VII. — M. LE PRINCE ARRÊTÉ ET CONDUIT A VINCENNES (18 JANVIER 1650).

Priorato raconte avec admiration la scène qui se passait, le 18 janvier 1650 au matin, dans le cabinet de Mazarin. De Lyonne écrit sous la dictée du cardinal ; Condé entre subitement, reçoit le plus tendre accueil et, tout en causant, s’approche de la table ; le secrétaire d’état n’a que le temps de cacher ses papiers, simule un autre travail ; le prince et le ministre échangent des protestations d’amitié, se promènent dans la chambre ; on parle de mettre la main sur quelques misérables compromis dans le procès La Boulaye ou dans l’affaire des rentiers ; cela peut causer du trouble ; ne serait-il pas à propos de faire monter à cheval une ou deux compagnies de la maison du roi ? Condé approuve : « Prenez le marché aux chevaux[1] comme lieu de rassemblement, et mettez-y Miossens ; » puis il s’en va. De Lyonne avait achevé sa rédaction ; le cardinal signa l’ordre d’arrêter M. le Prince, et Miossens était commandé pour l’escorte.

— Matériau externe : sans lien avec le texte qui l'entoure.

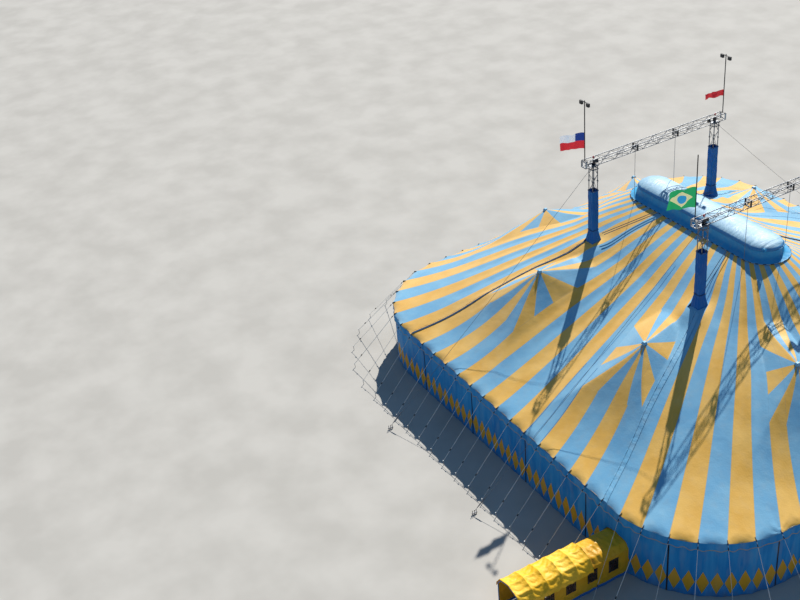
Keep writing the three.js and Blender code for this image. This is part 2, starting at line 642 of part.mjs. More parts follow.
// Entrance tunnel
const TUNNEL_CLOTH = 30;
const TUNNEL_INNER_Y = -EAVE_HALF_Y + 300;
const WINDOW_Y = -15600; // the first window's middle
const WINDOW_PITCH = 1290;
const WINDOW_COUNT = 4;
const WINDOW_HALF = 270;
const WINDOW_LOW = 720;
const WINDOW_HIGH = 1420;
const OVERSHEET_Y = -16890; // the over-sheet covers the tunnel from here to its end
const OVERSHEET_DROP = 240;
const SHOULDER = 350; // the roof's shoulders above the tunnel's eave
const wallSpace = upright(stations(12, 19), WALL_OUT + GAP, 1800, -100, 4000);
const tunnelWall = (side) => {
  const outer = TUNNEL_X + side * TUNNEL_HALF;
  const inner = outer - side * TUNNEL_CLOTH;
  const [lowX, highX] = [Math.min(outer, inner), Math.max(outer, inner)];
  let wall = box([lowX, TUNNEL_END_Y, 0], [highX, TUNNEL_INNER_Y, TUNNEL_EAVE]);
  for (let i = 0; i < WINDOW_COUNT; i++) {
    const y = WINDOW_Y - WINDOW_PITCH * i;
    const low = [outer - 100, y - WINDOW_HALF, WINDOW_LOW];
    const high = [outer + 100, y + WINDOW_HALF, WINDOW_HIGH];
    wall = wall.subtract(box(low, high));
  }
  return wall.subtract(wallSpace);
};
add("tunnel_wall_right", tunnelWall(1), COLOURS.tunnel, 0.6);
add("tunnel_wall_left", tunnelWall(-1), COLOURS.tunnel, 0.6);
const roofProfile = (grow, drop) => {
  const half = TUNNEL_HALF + grow;
  const eave = TUNNEL_EAVE + GAP;
  const shoulder = TUNNEL_EAVE + SHOULDER + grow;
  const side = 0.7 * half;
  const arch = [[-half, eave], [-side, shoulder], [0, TUNNEL_RIDGE + grow], [side, shoulder], [half, eave]];
  return drop ? [[-half, TUNNEL_EAVE - drop], ...arch, [half, TUNNEL_EAVE - drop]] : arch;
};
const tunnelShell = (grow, drop, from, to) => {
  const rows = (g) => [from, to].map((y) => roofProfile(g, drop).map(([x, z]) => V(TUNNEL_X + x, y, z)));
  return sheet(rows(grow), rows(grow - TUNNEL_CLOTH)).subtract(wallSpace);
};
add("tunnel_roof", tunnelShell(0, 0, TUNNEL_END_Y, TUNNEL_INNER_Y), COLOURS.tunnel, 0.6);
const oversheetGrow = TUNNEL_CLOTH + 1.5 * GAP;
const oversheet = tunnelShell(oversheetGrow, OVERSHEET_DROP, TUNNEL_END_Y - TUNNEL_LAP, OVERSHEET_Y);
add("tunnel_oversheet", oversheet, COLOURS.yellow, 0.6);

export default group;
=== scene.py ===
# A four-mast circus big top: striped roof on lattice masts, ridge cupola, side walls and entrance tunnel
import bpy
import math
import numpy as np
from mathutils import Matrix, Vector


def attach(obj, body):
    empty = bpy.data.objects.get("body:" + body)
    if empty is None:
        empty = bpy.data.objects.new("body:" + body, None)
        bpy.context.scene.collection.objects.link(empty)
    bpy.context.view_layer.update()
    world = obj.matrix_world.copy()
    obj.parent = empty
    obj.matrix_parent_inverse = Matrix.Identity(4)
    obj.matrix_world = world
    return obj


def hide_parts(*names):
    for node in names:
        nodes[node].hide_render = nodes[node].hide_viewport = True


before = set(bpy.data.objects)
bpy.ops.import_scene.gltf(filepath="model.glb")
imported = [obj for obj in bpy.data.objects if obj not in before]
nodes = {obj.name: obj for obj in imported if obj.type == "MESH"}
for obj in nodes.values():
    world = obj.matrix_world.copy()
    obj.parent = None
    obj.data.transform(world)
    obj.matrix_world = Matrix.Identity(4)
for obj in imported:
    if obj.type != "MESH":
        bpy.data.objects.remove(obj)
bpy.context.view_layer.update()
tentCentre = Vector((0, 1.3175, 0))  # under the middle of the cupola; every piece is drawn about it
print("frame loaded:", len(nodes), "nodes")

# Camera: angles in radians, the focal length and the picture's width in pixels, the sensor in millimetres
camera = {"place": (44.807, -43.039, 43.782), "heading": 1.097949, "tilt": 0.554248, "roll": -0.100613,
          "focal": 1192.82, "picture": 800, "sensor": 36}


def addCamera(c):
    h, t, roll = c["heading"], c["tilt"], c["roll"]
    ahead = Vector((-math.sin(h) * math.cos(t), math.cos(h) * math.cos(t), -math.sin(t)))
    level = Vector((math.cos(h), math.sin(h), 0))
    above = level.cross(ahead)
    right = level * math.cos(roll) + above * math.sin(roll)
    up = above * math.cos(roll) - level * math.sin(roll)
    lens = bpy.data.cameras.new("camera")
    lens.lens = c["focal"] * c["sensor"] / c["picture"]
    lens.sensor_width = c["sensor"]
    lens.clip_end = 1000
    made = bpy.data.objects.new("camera", lens)
    made.matrix_world = Matrix.Translation(Vector(c["place"]) + tentCentre) @ Matrix(
        (right, up, -ahead)).transposed().to_4x4()
    bpy.context.scene.collection.objects.link(made)
    bpy.context.scene.camera = made


addCamera(camera)


# Materials
def linear(hexColour):
    # sRGB hex to linear light
    parts = [int(hexColour[i:i + 2], 16) / 255 for i in (1, 3, 5)]
    return tuple(p / 12.92 if p <= 0.04045 else ((p + 0.055) / 1.055) ** 2.4 for p in parts) + (1.0,)


def addNode(tree, kind, *sources, out=0, named=None, **settings):
    # sources feed the inputs in turn, as plain values or other nodes' outputs; named ones go by input name
    node = tree.nodes.new("ShaderNode" + kind)
    for key, value in settings.items():
        setattr(node, key, value)
    for key, source in [*enumerate(sources), *(named or {}).items()]:
        if isinstance(source, bpy.types.NodeSocket):
            tree.links.new(source, node.inputs[key])
        elif source is not None:
            node.inputs[key].default_value = source
    return node.outputs[out]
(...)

Le soir, M. le Prince revint au Palais-Royal, monta chez la Reine, restée au lit souffrante ; Mme la Princesse douairière était à son chevet. Après un échange de paroles banales, Sa Majesté congédia les visiteurs. C’est la dernière fois que Condé vit sa mère. Il se rendit à la salle du conseil, chercha querelle à l’abbé de La Rivière, causa avec Mazarin et d’Avaux ; on lui trouvait l’air anxieux. Le duc d’Orléans ne parut pas, se souciant peu de voir violer sous ses yeux la parole qu’il avait donnée à son cousin. Les autres membres du conseil arrivèrent successivement, entre autres le prince de Conti et M. de Longueville le dernier. Aussitôt Mazarin fit avertir la Régente qu’on l’attendait ; c’était le signal convenu. Anne d’Autriche se mit en prière, avec son fils.

Le cardinal appela l’abbé de La Rivière : « J’ai un mot à vous dire ; » et il sortit avec lui. Au même moment, le capitaine des gardes de la Reine entrait. M. le Prince crut que Guitaut[2] venait lui parler de quelqu’un des siens, — car il protégeait toute la

  1. Ce marché se tenait le samedi, près des remparts, là où aboutit aujourd’hui la rue de la Paix. Celui du mercredi se tenait sur la rive gauche, mais hors Paris, au-delà de Saint-Victor.
  2. François de Comminges. Son cousin, surnommé « le petit Guitaut, » le futur correspondant de Mme de Sévigné, était alors cornette des chevau-légers de Condé et fort dans l’intimité de M. le Prince.